GIVEN TASK:
Restate, word for word, every line of the data.

DATA IN THIS EXERCISE:
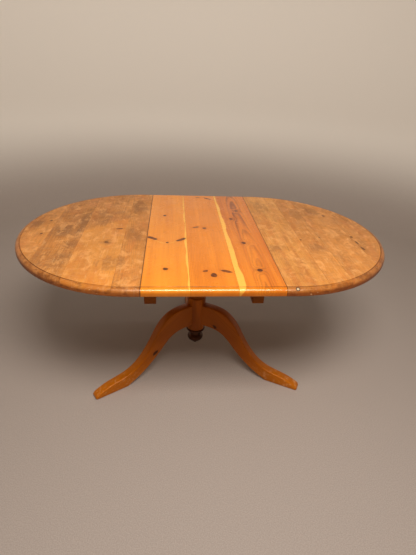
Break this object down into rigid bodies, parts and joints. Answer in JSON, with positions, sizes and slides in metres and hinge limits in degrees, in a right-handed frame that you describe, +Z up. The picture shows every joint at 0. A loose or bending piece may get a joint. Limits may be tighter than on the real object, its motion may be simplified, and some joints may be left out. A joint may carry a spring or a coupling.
{
  "type": "extending pedestal dining table",
  "caption": "Pine pedestal table drawn out to an oval around a centre leaf: turned column, S-curved tripod legs, moulded edge and slides under the top.",
  "frame": {"origin": "on the floor, under the middle of the whole object, 26 mm behind the middle of the top because the third leg reaches out at the back", "axes": "+Z up, +X along the way the table extends, +Y towards the back leg"},
  "size_m": [1.676, 1.1323, 0.76],
  "materials": {
    "worn_pine": "worn lacquered pine, dulled and stained, knots and open joints",
    "leaf_pine": "glossy orange lacquered pine with knots and a pale sapwood streak",
    "pedestal_pine": "honey-brown lacquered pine, satin",
    "frame_pine": "bare sawn pine, matt",
    "steel_fastener": "zinc-plated steel, dull"
  },
  "bodies": {
    "pedestal": {"column": "pedestal_pine", "leg_1": "pedestal_pine", "leg_2": "pedestal_pine", "leg_3": "pedestal_pine", "finial": "pedestal_pine", "top_block": "pedestal_pine", "left_bearer": "pedestal_pine", "right_bearer": "pedestal_pine", "bearer_bolt_1": "steel_fastener", "bearer_bolt_2": "steel_fastener", "bearer_bolt_3": "steel_fastener", "bearer_bolt_4": "steel_fastener", "guide_rail_front": "frame_pine", "guide_rail_back": "frame_pine", "guide_rail_screw_1": "steel_fastener", "guide_rail_screw_2": "steel_fastener", "guide_rail_screw_3": "steel_fastener", "guide_rail_screw_4": "steel_fastener"},
    "left_top": {"left_end_board_1": "worn_pine", "left_end_board_2": "worn_pine", "left_end_board_3": "worn_pine", "left_end_board_4": "worn_pine", "left_runner_front": "frame_pine", "left_runner_back": "frame_pine", "left_stop_block_front": "frame_pine", "left_stop_block_back": "frame_pine", "left_runner_screw_1": "steel_fastener", "left_runner_screw_2": "steel_fastener", "left_runner_screw_3": "steel_fastener", "left_runner_screw_4": "steel_fastener"},
    "right_top": {"right_end_board_1": "worn_pine", "right_end_board_2": "worn_pine", "right_end_board_3": "worn_pine", "right_end_board_4": "worn_pine", "right_runner_front": "frame_pine", "right_runner_back": "frame_pine", "right_stop_block_front": "frame_pine", "right_stop_block_back": "frame_pine", "right_runner_screw_1": "steel_fastener", "right_runner_screw_2": "steel_fastener", "right_runner_screw_3": "steel_fastener", "right_runner_screw_4": "steel_fastener"},
    "leaf": {"leaf_board_1": "leaf_pine", "leaf_board_2": "leaf_pine", "leaf_board_3": "leaf_pine", "leaf_batten_front": "frame_pine", "leaf_batten_back": "frame_pine", "leaf_batten_screw_1": "steel_fastener", "leaf_batten_screw_2": "steel_fastener", "leaf_batten_screw_3": "steel_fastener", "leaf_batten_screw_4": "steel_fastener", "leaf_batten_screw_5": "steel_fastener", "leaf_batten_screw_6": "steel_fastener"}
  },
  "joints": [
    {"name": "left_top_slide", "type": "slide", "parent": "pedestal", "child": "left_top", "axis": [-1, 0, 0], "range_m": [0, 0.0245]},
    {"name": "right_top_slide", "type": "slide", "parent": "pedestal", "child": "right_top", "axis": [1, 0, 0], "range_m": [0, 0.0245]},
    {"name": "leaf_lift", "type": "slide", "parent": "pedestal", "child": "leaf", "axis": [0, 0, 1], "range_m": [0, 0.3]}
  ]
}
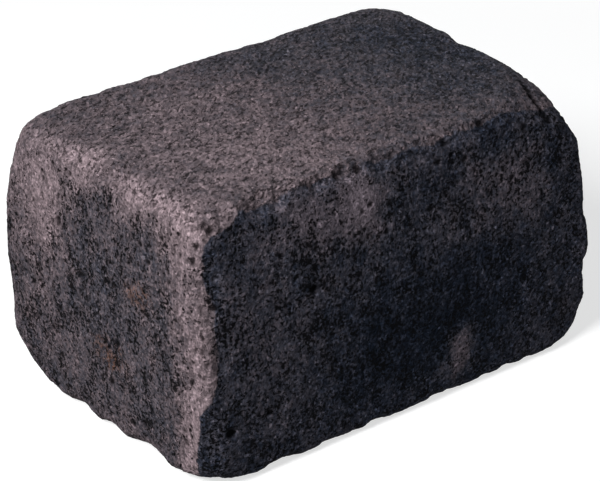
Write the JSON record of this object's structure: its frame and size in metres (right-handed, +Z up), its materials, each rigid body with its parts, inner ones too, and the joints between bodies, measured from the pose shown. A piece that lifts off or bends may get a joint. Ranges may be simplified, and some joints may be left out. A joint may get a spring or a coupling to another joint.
{
  "type": "concrete wall block",
  "caption": "Tumbled concrete garden wall block, a solid piece with knocked corners and worn, chipped arrises, for dry-laid low walls.",
  "frame": {"origin": "on the bed, under the middle of the block's box", "axes": "+Z up from bed to top, +X along the length, the long face that shows in a wall looks along -Y"},
  "size_m": [0.2502, 0.1641, 0.136],
  "materials": {
    "concrete": "rough dark brown-grey dry-cast concrete"
  },
  "bodies": {
    "root": {"concrete_block": "concrete"}
  },
  "joints": []
}
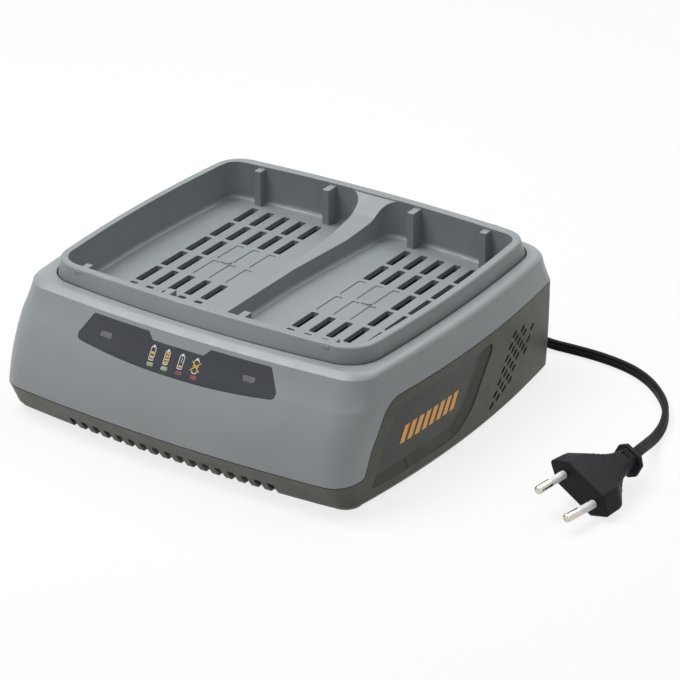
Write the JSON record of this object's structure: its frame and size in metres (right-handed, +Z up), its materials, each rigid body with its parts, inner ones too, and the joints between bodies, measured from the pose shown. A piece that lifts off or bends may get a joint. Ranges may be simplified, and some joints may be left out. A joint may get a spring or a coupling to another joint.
{
  "type": "battery charger",
  "caption": "Mains charger with two open battery bays side by side, slotted bay floors, an indicator window in its front, a side fan and a flat two-core lead with its plug.",
  "frame": {"origin": "on the surface that the charger stands on, under the middle of its casing", "axes": "+Z up, the front with its indicator window faces -Y, +X to the right seen from the front"},
  "size_m": [0.2877, 0.2014, 0.0688],
  "materials": {
    "lead_wire": "insulation",
    "light_guide": "clear, frosted",
    "tray_grey": "fine texture",
    "screw_steel": "zinc plated",
    "can_sleeve": "shrunk sleeve",
    "package_black": "moulded",
    "terminal_black": "moulded",
    "board": "solder mask",
    "fan_black": "moulded",
    "copper_winding": "enamelled wire",
    "ferrite": "fired",
    "contact_metal": "nickel plated",
    "lamp": "clear",
    "lens": "satin, dark tinted",
    "socket_white": "moulded",
    "film_capacitor": "moulded",
    "casing_dark": "fine texture",
    "cord_black": "satin",
    "fuse_glass": "clear",
    "sleeve_white": "moulded",
    "heat_sink": "extruded",
    "rubber": "matt",
    "inlay_dark": "fine texture",
    "casing_grey": "fine texture"
  },
  "bodies": {
    "casing": {"bay_leads_left": "lead_wire", "bay_leads_right": "lead_wire", "bay_light_guides": "light_guide", "bay_tray": "tray_grey", "board_screws": "screw_steel", "bulk_capacitor": "can_sleeve", "clamp_screws": "screw_steel", "control_chip": "package_black", "cord_clamp": "terminal_black", "display_board": "board", "display_leads": "lead_wire", "display_screws": "screw_steel", "fan_frame": "fan_black", "fan_leads": "lead_wire", "fan_stator": "copper_winding", "filter_choke": "ferrite", "fuse_clips": "contact_metal", "housing_screws": "screw_steel", "indicator_lamps": "lamp", "indicator_lens": "lens", "lead_sockets": "socket_white", "line_capacitor": "film_capacitor", "lower_shell": "casing_dark", "main_board": "board", "mains_cord": "cord_black", "mains_fuse": "fuse_glass", "mains_leads": "lead_wire", "output_capacitors": "can_sleeve", "output_choke": "copper_winding", "pin_sleeves": "sleeve_white", "plug_body": "cord_black", "plug_pins": "contact_metal", "power_transistors": "package_black", "primary_heat_sink": "heat_sink", "rubber_feet": "rubber", "secondary_heat_sink": "heat_sink", "side_inlay_left": "inlay_dark", "side_inlay_right": "inlay_dark", "status_light_guides": "light_guide", "strain_relief": "cord_black", "terminal_blades_left": "contact_metal", "terminal_blades_right": "contact_metal", "terminal_block_left": "terminal_black", "terminal_block_right": "terminal_black", "transformer_coil": "copper_winding", "transformer_core": "ferrite", "tray_screws": "screw_steel", "upper_shell": "casing_grey"},
    "fan": {"fan_rotor": "fan_black", "fan_shaft": "screw_steel"}
  },
  "joints": [
    {"name": "fan_spin", "type": "hinge", "parent": "casing", "child": "fan", "pos_m": [0.0832, 0.048, 0.024], "axis": [1, 0, 0], "continuous": true}
  ]
}
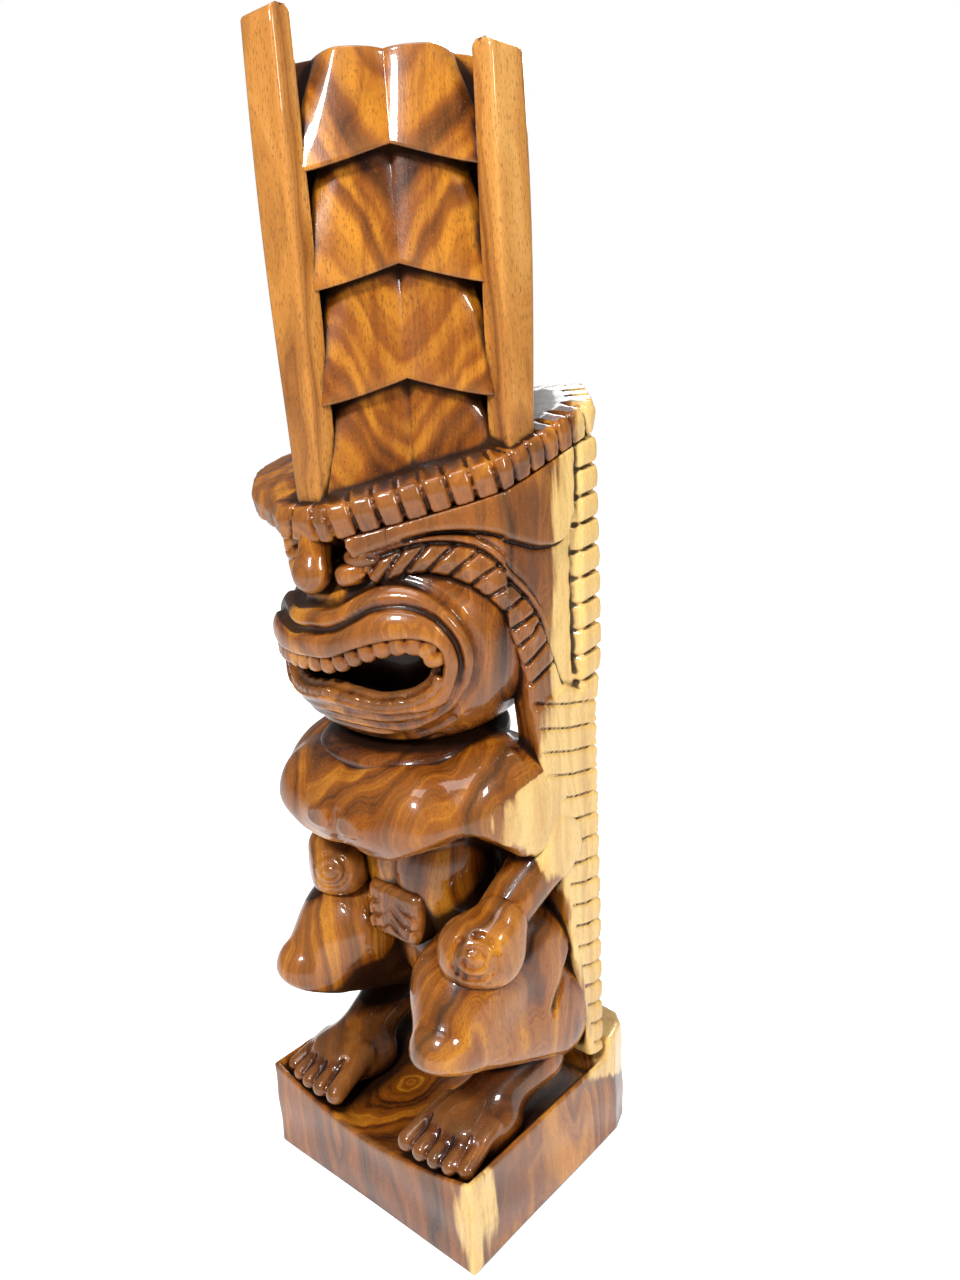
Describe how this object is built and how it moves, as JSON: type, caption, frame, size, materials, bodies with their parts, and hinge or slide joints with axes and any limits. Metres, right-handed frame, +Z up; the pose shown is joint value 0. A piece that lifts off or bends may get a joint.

ANSWER TO THE PROBLEM:
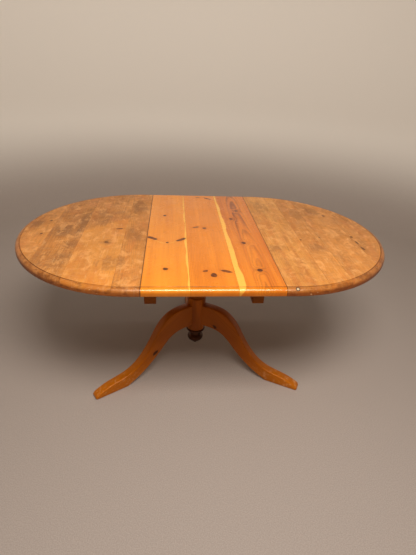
Break this object down into rigid bodies, parts and joints. Answer in JSON, with positions, sizes and slides in metres and hinge limits in degrees, in a right-handed frame that you describe, +Z up. The picture shows every joint at 0. A loose or bending piece may get a joint. Limits may be tighter than on the real object, its motion may be simplified, and some joints may be left out. A joint may carry a spring or a coupling.
{
  "type": "extending pedestal dining table",
  "caption": "Pine pedestal table drawn out to an oval around a centre leaf: turned column, S-curved tripod legs, moulded edge and slides under the top.",
  "frame": {"origin": "on the floor, under the middle of the whole object, 26 mm behind the middle of the top because the third leg reaches out at the back", "axes": "+Z up, +X along the way the table extends, +Y towards the back leg"},
  "size_m": [1.676, 1.1323, 0.76],
  "materials": {
    "worn_pine": "worn lacquered pine, dulled and stained, knots and open joints",
    "leaf_pine": "glossy orange lacquered pine with knots and a pale sapwood streak",
    "pedestal_pine": "honey-brown lacquered pine, satin",
    "frame_pine": "bare sawn pine, matt",
    "steel_fastener": "zinc-plated steel, dull"
  },
  "bodies": {
    "pedestal": {"column": "pedestal_pine", "leg_1": "pedestal_pine", "leg_2": "pedestal_pine", "leg_3": "pedestal_pine", "finial": "pedestal_pine", "top_block": "pedestal_pine", "left_bearer": "pedestal_pine", "right_bearer": "pedestal_pine", "bearer_bolt_1": "steel_fastener", "bearer_bolt_2": "steel_fastener", "bearer_bolt_3": "steel_fastener", "bearer_bolt_4": "steel_fastener", "guide_rail_front": "frame_pine", "guide_rail_back": "frame_pine", "guide_rail_screw_1": "steel_fastener", "guide_rail_screw_2": "steel_fastener", "guide_rail_screw_3": "steel_fastener", "guide_rail_screw_4": "steel_fastener"},
    "left_top": {"left_end_board_1": "worn_pine", "left_end_board_2": "worn_pine", "left_end_board_3": "worn_pine", "left_end_board_4": "worn_pine", "left_runner_front": "frame_pine", "left_runner_back": "frame_pine", "left_stop_block_front": "frame_pine", "left_stop_block_back": "frame_pine", "left_runner_screw_1": "steel_fastener", "left_runner_screw_2": "steel_fastener", "left_runner_screw_3": "steel_fastener", "left_runner_screw_4": "steel_fastener"},
    "right_top": {"right_end_board_1": "worn_pine", "right_end_board_2": "worn_pine", "right_end_board_3": "worn_pine", "right_end_board_4": "worn_pine", "right_runner_front": "frame_pine", "right_runner_back": "frame_pine", "right_stop_block_front": "frame_pine", "right_stop_block_back": "frame_pine", "right_runner_screw_1": "steel_fastener", "right_runner_screw_2": "steel_fastener", "right_runner_screw_3": "steel_fastener", "right_runner_screw_4": "steel_fastener"},
    "leaf": {"leaf_board_1": "leaf_pine", "leaf_board_2": "leaf_pine", "leaf_board_3": "leaf_pine", "leaf_batten_front": "frame_pine", "leaf_batten_back": "frame_pine", "leaf_batten_screw_1": "steel_fastener", "leaf_batten_screw_2": "steel_fastener", "leaf_batten_screw_3": "steel_fastener", "leaf_batten_screw_4": "steel_fastener", "leaf_batten_screw_5": "steel_fastener", "leaf_batten_screw_6": "steel_fastener"}
  },
  "joints": [
    {"name": "left_top_slide", "type": "slide", "parent": "pedestal", "child": "left_top", "axis": [-1, 0, 0], "range_m": [0, 0.0245]},
    {"name": "right_top_slide", "type": "slide", "parent": "pedestal", "child": "right_top", "axis": [1, 0, 0], "range_m": [0, 0.0245]},
    {"name": "leaf_lift", "type": "slide", "parent": "pedestal", "child": "leaf", "axis": [0, 0, 1], "range_m": [0, 0.3]}
  ]
}
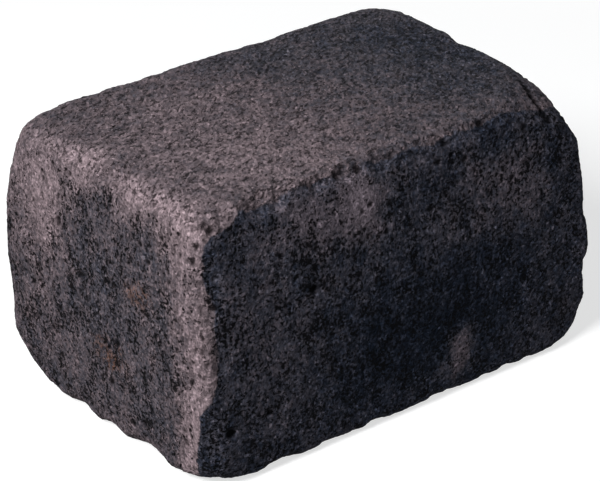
Write the JSON record of this object's structure: its frame and size in metres (right-handed, +Z up), its materials, each rigid body with its parts, inner ones too, and the joints between bodies, measured from the pose shown. A piece that lifts off or bends may get a joint. Ranges may be simplified, and some joints may be left out. A joint may get a spring or a coupling to another joint.
{
  "type": "concrete wall block",
  "caption": "Tumbled concrete garden wall block, a solid piece with knocked corners and worn, chipped arrises, for dry-laid low walls.",
  "frame": {"origin": "on the bed, under the middle of the block's box", "axes": "+Z up from bed to top, +X along the length, the long face that shows in a wall looks along -Y"},
  "size_m": [0.2502, 0.1641, 0.136],
  "materials": {
    "concrete": "rough dark brown-grey dry-cast concrete"
  },
  "bodies": {
    "root": {"concrete_block": "concrete"}
  },
  "joints": []
}
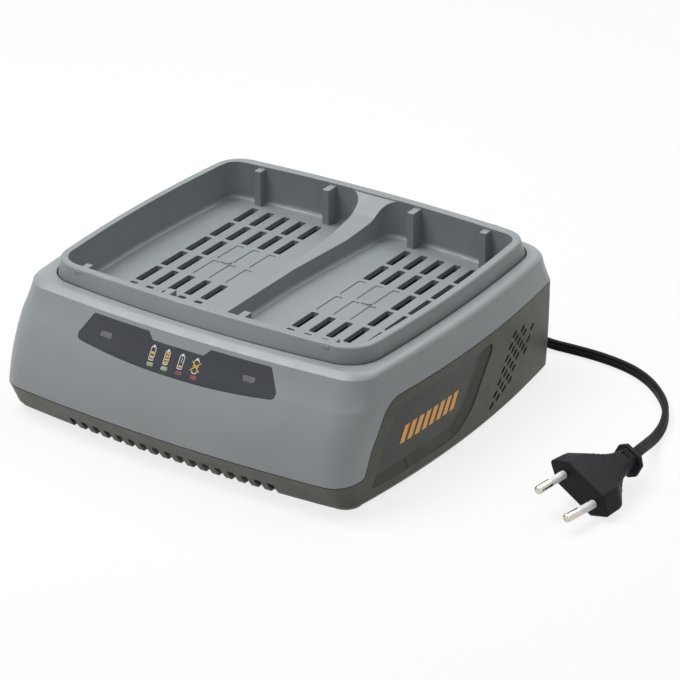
Write the JSON record of this object's structure: its frame and size in metres (right-handed, +Z up), its materials, each rigid body with its parts, inner ones too, and the joints between bodies, measured from the pose shown. A piece that lifts off or bends may get a joint. Ranges may be simplified, and some joints may be left out. A joint may get a spring or a coupling to another joint.
{
  "type": "battery charger",
  "caption": "Mains charger with two open battery bays side by side, slotted bay floors, an indicator window in its front, a side fan and a flat two-core lead with its plug.",
  "frame": {"origin": "on the surface that the charger stands on, under the middle of its casing", "axes": "+Z up, the front with its indicator window faces -Y, +X to the right seen from the front"},
  "size_m": [0.2877, 0.2014, 0.0688],
  "materials": {
    "lead_wire": "insulation",
    "light_guide": "clear, frosted",
    "tray_grey": "fine texture",
    "screw_steel": "zinc plated",
    "can_sleeve": "shrunk sleeve",
    "package_black": "moulded",
    "terminal_black": "moulded",
    "board": "solder mask",
    "fan_black": "moulded",
    "copper_winding": "enamelled wire",
    "ferrite": "fired",
    "contact_metal": "nickel plated",
    "lamp": "clear",
    "lens": "satin, dark tinted",
    "socket_white": "moulded",
    "film_capacitor": "moulded",
    "casing_dark": "fine texture",
    "cord_black": "satin",
    "fuse_glass": "clear",
    "sleeve_white": "moulded",
    "heat_sink": "extruded",
    "rubber": "matt",
    "inlay_dark": "fine texture",
    "casing_grey": "fine texture"
  },
  "bodies": {
    "casing": {"bay_leads_left": "lead_wire", "bay_leads_right": "lead_wire", "bay_light_guides": "light_guide", "bay_tray": "tray_grey", "board_screws": "screw_steel", "bulk_capacitor": "can_sleeve", "clamp_screws": "screw_steel", "control_chip": "package_black", "cord_clamp": "terminal_black", "display_board": "board", "display_leads": "lead_wire", "display_screws": "screw_steel", "fan_frame": "fan_black", "fan_leads": "lead_wire", "fan_stator": "copper_winding", "filter_choke": "ferrite", "fuse_clips": "contact_metal", "housing_screws": "screw_steel", "indicator_lamps": "lamp", "indicator_lens": "lens", "lead_sockets": "socket_white", "line_capacitor": "film_capacitor", "lower_shell": "casing_dark", "main_board": "board", "mains_cord": "cord_black", "mains_fuse": "fuse_glass", "mains_leads": "lead_wire", "output_capacitors": "can_sleeve", "output_choke": "copper_winding", "pin_sleeves": "sleeve_white", "plug_body": "cord_black", "plug_pins": "contact_metal", "power_transistors": "package_black", "primary_heat_sink": "heat_sink", "rubber_feet": "rubber", "secondary_heat_sink": "heat_sink", "side_inlay_left": "inlay_dark", "side_inlay_right": "inlay_dark", "status_light_guides": "light_guide", "strain_relief": "cord_black", "terminal_blades_left": "contact_metal", "terminal_blades_right": "contact_metal", "terminal_block_left": "terminal_black", "terminal_block_right": "terminal_black", "transformer_coil": "copper_winding", "transformer_core": "ferrite", "tray_screws": "screw_steel", "upper_shell": "casing_grey"},
    "fan": {"fan_rotor": "fan_black", "fan_shaft": "screw_steel"}
  },
  "joints": [
    {"name": "fan_spin", "type": "hinge", "parent": "casing", "child": "fan", "pos_m": [0.0832, 0.048, 0.024], "axis": [1, 0, 0], "continuous": true}
  ]
}
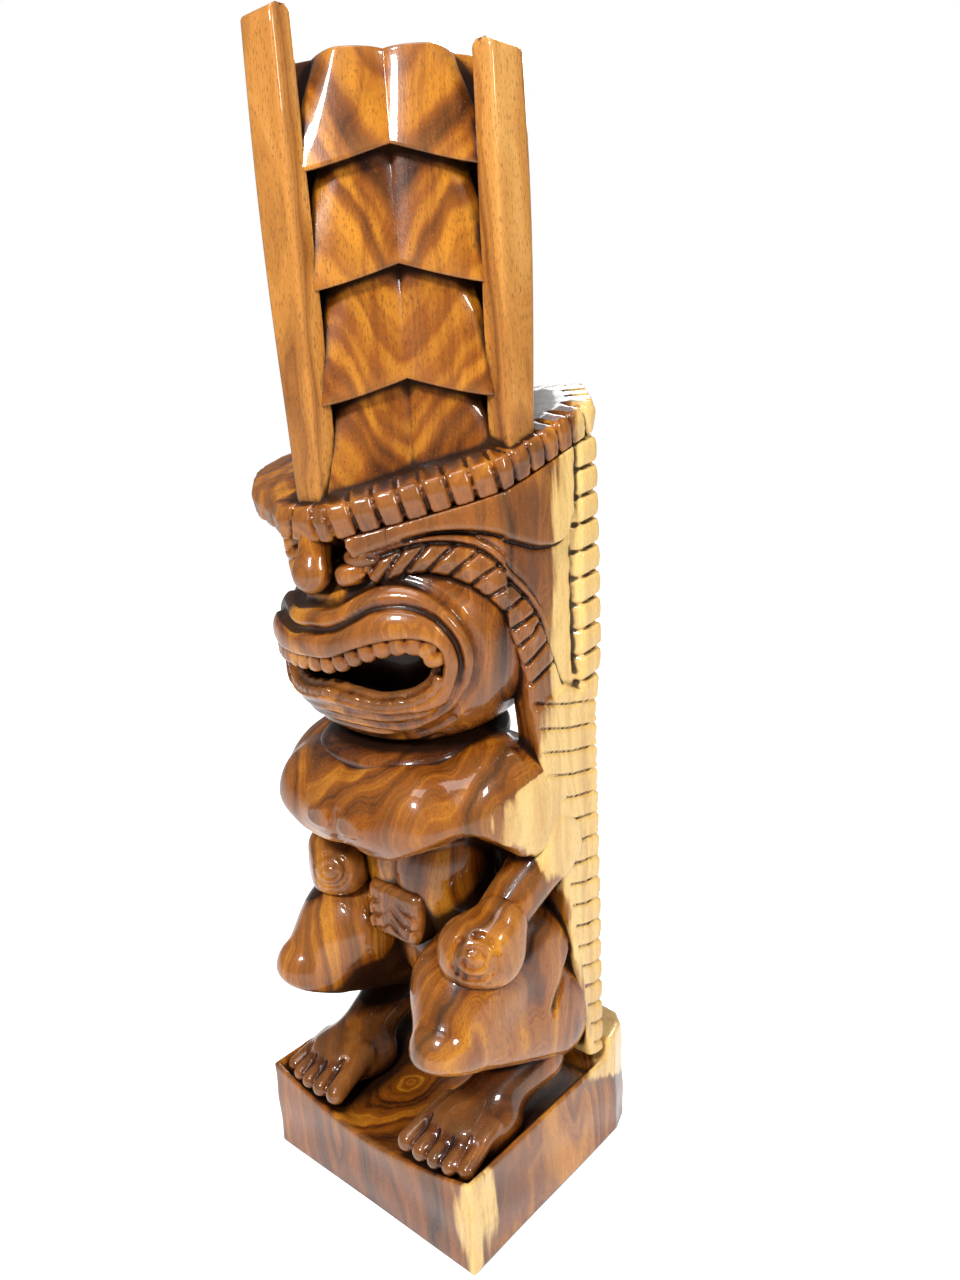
Describe how this object is built and how it moves, as JSON: type, caption, frame, size, materials, bodies with their parts, and hinge or slide joints with axes and any limits. Metres, right-handed frame, +Z up; the pose shown is joint value 0. A piece that lifts off or bends may get a joint.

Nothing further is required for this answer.